+++ STORED DATA +++

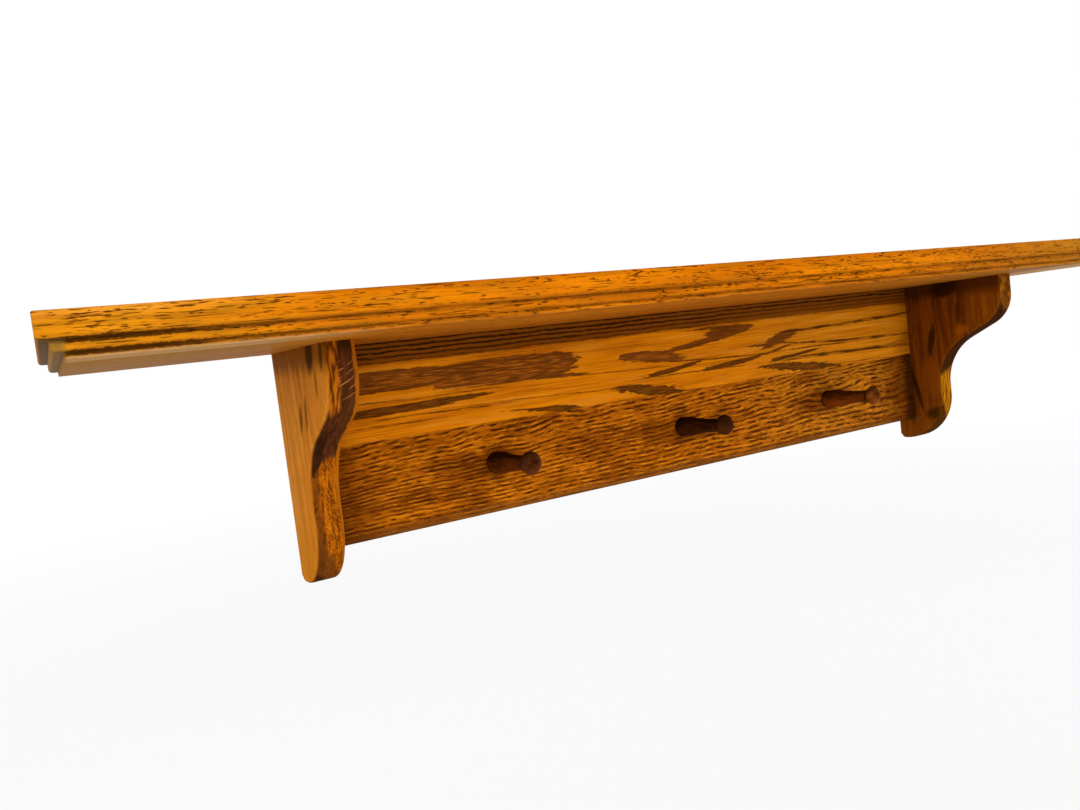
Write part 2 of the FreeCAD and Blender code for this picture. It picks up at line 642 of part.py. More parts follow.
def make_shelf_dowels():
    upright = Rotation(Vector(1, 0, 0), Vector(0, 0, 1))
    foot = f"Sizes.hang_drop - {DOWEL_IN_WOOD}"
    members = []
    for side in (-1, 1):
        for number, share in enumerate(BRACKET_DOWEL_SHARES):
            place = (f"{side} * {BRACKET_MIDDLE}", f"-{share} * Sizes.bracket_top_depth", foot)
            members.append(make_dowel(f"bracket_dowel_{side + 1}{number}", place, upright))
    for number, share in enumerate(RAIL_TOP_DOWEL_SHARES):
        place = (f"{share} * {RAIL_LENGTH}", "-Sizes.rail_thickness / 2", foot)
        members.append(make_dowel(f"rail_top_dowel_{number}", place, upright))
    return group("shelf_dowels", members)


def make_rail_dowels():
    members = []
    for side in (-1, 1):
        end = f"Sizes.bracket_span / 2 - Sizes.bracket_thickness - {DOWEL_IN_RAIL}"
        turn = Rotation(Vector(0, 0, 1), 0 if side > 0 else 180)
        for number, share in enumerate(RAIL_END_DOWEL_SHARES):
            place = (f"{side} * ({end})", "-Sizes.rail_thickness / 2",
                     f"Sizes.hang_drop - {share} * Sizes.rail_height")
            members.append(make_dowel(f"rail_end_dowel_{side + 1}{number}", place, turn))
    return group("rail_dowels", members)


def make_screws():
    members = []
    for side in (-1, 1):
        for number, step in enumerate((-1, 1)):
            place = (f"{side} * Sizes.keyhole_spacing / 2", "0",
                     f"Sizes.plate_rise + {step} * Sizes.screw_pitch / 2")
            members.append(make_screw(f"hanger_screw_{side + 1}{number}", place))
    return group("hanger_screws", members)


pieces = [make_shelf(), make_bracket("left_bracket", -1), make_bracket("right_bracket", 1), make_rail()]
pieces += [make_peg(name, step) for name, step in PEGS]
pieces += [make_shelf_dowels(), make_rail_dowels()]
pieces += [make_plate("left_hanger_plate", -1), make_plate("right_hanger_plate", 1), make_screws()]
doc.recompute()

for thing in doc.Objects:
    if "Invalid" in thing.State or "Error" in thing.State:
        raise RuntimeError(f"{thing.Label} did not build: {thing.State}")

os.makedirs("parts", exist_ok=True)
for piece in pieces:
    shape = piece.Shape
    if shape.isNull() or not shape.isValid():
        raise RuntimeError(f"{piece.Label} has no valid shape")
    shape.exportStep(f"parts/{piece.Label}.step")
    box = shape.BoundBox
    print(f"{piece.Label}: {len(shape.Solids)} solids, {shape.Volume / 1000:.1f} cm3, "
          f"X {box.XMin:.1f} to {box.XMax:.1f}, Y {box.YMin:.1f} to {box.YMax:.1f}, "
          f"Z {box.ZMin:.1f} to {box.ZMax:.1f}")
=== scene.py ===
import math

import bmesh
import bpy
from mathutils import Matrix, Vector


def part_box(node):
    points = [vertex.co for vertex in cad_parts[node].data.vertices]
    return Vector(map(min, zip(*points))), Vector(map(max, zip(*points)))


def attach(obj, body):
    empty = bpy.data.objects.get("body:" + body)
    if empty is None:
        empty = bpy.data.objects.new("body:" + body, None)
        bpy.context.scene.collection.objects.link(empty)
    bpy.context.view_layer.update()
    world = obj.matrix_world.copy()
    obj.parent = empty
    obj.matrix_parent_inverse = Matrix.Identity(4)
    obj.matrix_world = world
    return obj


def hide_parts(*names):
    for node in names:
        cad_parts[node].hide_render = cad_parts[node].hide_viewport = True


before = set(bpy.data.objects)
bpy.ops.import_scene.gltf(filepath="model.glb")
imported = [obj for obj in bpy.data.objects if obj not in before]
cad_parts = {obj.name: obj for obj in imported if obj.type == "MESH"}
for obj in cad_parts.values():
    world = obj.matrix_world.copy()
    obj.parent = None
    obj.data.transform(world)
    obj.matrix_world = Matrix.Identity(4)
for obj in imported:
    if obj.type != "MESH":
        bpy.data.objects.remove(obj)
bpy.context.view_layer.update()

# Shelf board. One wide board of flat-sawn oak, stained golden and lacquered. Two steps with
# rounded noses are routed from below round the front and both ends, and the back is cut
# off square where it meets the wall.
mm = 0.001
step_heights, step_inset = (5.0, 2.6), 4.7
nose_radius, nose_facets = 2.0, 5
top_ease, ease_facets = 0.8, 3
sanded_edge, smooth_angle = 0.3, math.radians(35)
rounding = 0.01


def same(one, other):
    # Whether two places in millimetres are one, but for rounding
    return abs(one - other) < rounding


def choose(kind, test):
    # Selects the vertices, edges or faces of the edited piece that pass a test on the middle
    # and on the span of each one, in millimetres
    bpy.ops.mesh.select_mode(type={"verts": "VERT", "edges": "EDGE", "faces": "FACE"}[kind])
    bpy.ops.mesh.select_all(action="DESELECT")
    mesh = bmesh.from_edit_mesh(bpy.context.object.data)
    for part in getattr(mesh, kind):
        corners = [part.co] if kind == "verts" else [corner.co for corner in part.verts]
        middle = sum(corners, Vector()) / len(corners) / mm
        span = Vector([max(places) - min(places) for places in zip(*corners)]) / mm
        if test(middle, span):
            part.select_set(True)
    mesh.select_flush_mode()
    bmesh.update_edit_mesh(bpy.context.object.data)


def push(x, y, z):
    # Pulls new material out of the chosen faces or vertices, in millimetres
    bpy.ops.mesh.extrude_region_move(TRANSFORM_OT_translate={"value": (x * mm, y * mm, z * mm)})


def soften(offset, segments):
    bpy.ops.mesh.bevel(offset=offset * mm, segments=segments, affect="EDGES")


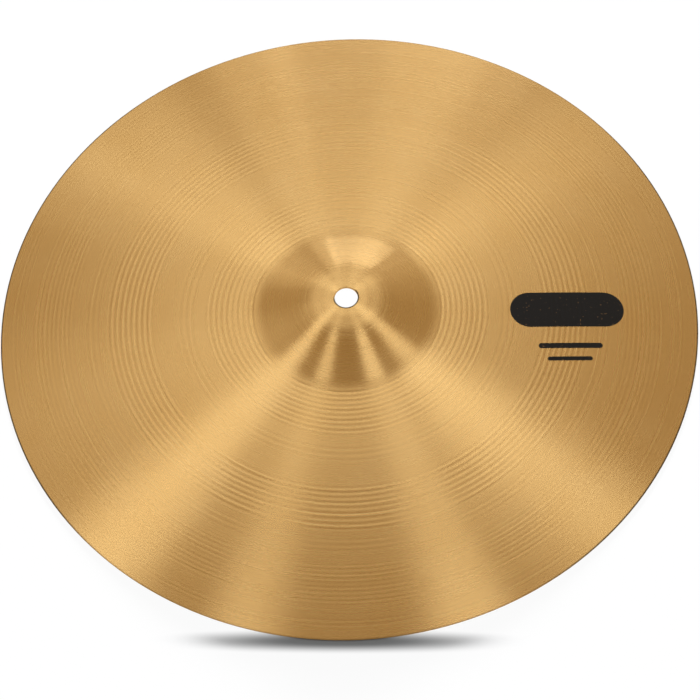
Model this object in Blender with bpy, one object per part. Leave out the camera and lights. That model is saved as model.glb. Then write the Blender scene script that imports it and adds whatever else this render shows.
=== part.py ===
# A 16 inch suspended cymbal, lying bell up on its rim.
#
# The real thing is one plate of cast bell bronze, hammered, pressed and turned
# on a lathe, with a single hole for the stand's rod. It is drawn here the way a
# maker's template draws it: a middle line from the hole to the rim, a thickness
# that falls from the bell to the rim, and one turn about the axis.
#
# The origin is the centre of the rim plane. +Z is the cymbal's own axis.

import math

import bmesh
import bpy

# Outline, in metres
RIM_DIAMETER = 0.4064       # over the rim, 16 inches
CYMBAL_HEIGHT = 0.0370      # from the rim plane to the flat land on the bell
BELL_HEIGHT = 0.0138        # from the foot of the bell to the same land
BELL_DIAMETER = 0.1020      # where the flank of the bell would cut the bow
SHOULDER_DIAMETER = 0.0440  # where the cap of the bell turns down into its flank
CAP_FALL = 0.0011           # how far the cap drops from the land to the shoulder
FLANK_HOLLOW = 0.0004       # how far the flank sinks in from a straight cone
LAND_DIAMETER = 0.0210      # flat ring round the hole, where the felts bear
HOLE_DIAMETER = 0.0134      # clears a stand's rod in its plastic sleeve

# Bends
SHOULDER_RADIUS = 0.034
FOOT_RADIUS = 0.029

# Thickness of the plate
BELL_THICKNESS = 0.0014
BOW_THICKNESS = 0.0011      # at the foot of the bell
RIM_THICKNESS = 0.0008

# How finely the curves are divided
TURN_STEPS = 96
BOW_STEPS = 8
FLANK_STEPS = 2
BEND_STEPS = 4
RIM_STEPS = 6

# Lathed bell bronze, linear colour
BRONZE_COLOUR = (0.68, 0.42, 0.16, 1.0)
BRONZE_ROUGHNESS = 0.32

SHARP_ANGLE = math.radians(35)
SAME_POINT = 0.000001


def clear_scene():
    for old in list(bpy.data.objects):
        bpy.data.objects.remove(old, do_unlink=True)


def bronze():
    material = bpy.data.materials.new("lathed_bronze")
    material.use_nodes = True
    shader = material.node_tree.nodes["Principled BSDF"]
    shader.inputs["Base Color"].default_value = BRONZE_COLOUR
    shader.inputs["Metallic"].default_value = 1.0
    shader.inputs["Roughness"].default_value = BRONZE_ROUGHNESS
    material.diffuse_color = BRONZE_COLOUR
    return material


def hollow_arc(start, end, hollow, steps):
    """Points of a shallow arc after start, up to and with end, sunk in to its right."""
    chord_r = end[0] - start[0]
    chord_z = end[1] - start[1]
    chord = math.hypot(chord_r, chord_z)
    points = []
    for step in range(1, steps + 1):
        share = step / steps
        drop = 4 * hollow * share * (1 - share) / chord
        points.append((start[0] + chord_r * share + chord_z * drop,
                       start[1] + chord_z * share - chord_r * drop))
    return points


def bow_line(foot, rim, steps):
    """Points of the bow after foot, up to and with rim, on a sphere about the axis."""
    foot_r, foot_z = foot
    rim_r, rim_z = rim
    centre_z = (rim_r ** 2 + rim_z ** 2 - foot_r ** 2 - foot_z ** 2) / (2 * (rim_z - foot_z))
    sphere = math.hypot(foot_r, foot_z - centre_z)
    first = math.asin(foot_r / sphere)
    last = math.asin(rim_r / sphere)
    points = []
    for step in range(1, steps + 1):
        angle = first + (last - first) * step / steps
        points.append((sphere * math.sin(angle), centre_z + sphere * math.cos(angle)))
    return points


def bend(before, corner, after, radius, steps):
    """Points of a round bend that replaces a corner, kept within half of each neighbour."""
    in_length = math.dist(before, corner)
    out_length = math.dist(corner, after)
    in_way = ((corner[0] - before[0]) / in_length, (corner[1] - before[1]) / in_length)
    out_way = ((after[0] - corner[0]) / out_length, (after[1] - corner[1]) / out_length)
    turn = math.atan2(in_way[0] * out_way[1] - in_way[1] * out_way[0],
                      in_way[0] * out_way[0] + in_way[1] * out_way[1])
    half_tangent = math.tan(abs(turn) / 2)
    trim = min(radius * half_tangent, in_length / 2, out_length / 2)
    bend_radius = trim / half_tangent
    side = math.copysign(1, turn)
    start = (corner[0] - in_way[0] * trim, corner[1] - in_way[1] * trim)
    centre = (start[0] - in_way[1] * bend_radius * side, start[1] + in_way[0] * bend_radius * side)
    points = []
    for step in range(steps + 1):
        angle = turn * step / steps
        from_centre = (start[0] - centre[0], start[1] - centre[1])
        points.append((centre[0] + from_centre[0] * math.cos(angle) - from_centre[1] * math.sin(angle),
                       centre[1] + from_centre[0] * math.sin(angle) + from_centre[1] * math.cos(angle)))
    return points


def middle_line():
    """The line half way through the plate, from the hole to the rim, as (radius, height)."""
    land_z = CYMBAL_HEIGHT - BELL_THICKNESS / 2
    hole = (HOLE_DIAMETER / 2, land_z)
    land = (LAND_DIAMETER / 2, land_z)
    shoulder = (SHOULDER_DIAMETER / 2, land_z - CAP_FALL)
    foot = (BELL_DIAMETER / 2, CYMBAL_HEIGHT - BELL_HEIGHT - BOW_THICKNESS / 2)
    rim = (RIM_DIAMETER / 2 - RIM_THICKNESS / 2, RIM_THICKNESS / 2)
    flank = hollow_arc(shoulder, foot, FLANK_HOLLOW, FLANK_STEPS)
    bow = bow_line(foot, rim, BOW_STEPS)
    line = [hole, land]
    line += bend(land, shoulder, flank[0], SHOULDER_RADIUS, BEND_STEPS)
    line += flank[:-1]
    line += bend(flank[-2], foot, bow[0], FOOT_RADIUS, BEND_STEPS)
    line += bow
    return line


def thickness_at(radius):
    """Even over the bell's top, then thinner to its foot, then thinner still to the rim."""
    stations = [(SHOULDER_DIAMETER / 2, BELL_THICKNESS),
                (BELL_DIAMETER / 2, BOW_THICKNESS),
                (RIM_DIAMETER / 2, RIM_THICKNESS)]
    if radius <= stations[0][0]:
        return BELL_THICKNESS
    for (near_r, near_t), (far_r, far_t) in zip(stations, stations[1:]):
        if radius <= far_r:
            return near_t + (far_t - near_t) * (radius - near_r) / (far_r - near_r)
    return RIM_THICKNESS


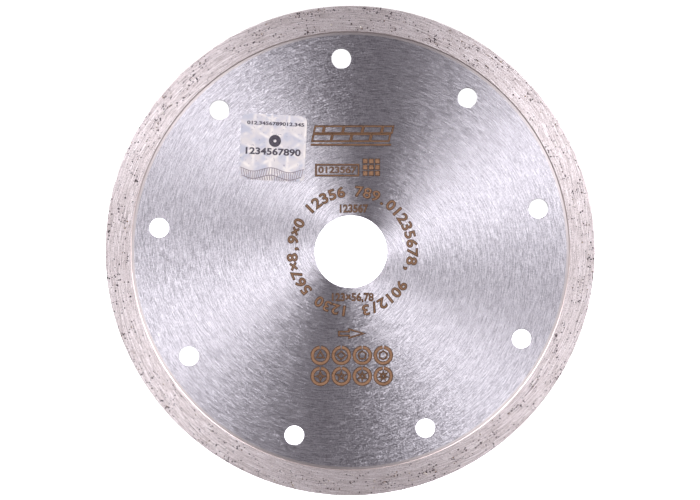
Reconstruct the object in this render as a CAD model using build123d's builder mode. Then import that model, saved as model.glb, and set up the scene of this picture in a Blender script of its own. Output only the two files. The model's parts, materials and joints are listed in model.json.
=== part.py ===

+++

• PROBLEM DESCRIPTION:
Using the data above, repeat exactly the lines that begin at the line with "box = shape.BoundBox" and end at the line with "imported = [obj", both ends included.

• RESPONSE TO THE TASK:
    box = shape.BoundBox
    print(f"{piece.Label}: {len(shape.Solids)} solids, {shape.Volume / 1000:.1f} cm3, "
          f"X {box.XMin:.1f} to {box.XMax:.1f}, Y {box.YMin:.1f} to {box.YMax:.1f}, "
          f"Z {box.ZMin:.1f} to {box.ZMax:.1f}")
=== scene.py ===
import math

import bmesh
import bpy
from mathutils import Matrix, Vector


def part_box(node):
    points = [vertex.co for vertex in cad_parts[node].data.vertices]
    return Vector(map(min, zip(*points))), Vector(map(max, zip(*points)))


def attach(obj, body):
    empty = bpy.data.objects.get("body:" + body)
    if empty is None:
        empty = bpy.data.objects.new("body:" + body, None)
        bpy.context.scene.collection.objects.link(empty)
    bpy.context.view_layer.update()
    world = obj.matrix_world.copy()
    obj.parent = empty
    obj.matrix_parent_inverse = Matrix.Identity(4)
    obj.matrix_world = world
    return obj


def hide_parts(*names):
    for node in names:
        cad_parts[node].hide_render = cad_parts[node].hide_viewport = True


before = set(bpy.data.objects)
bpy.ops.import_scene.gltf(filepath="model.glb")
imported = [obj for obj in bpy.data.objects if obj not in before]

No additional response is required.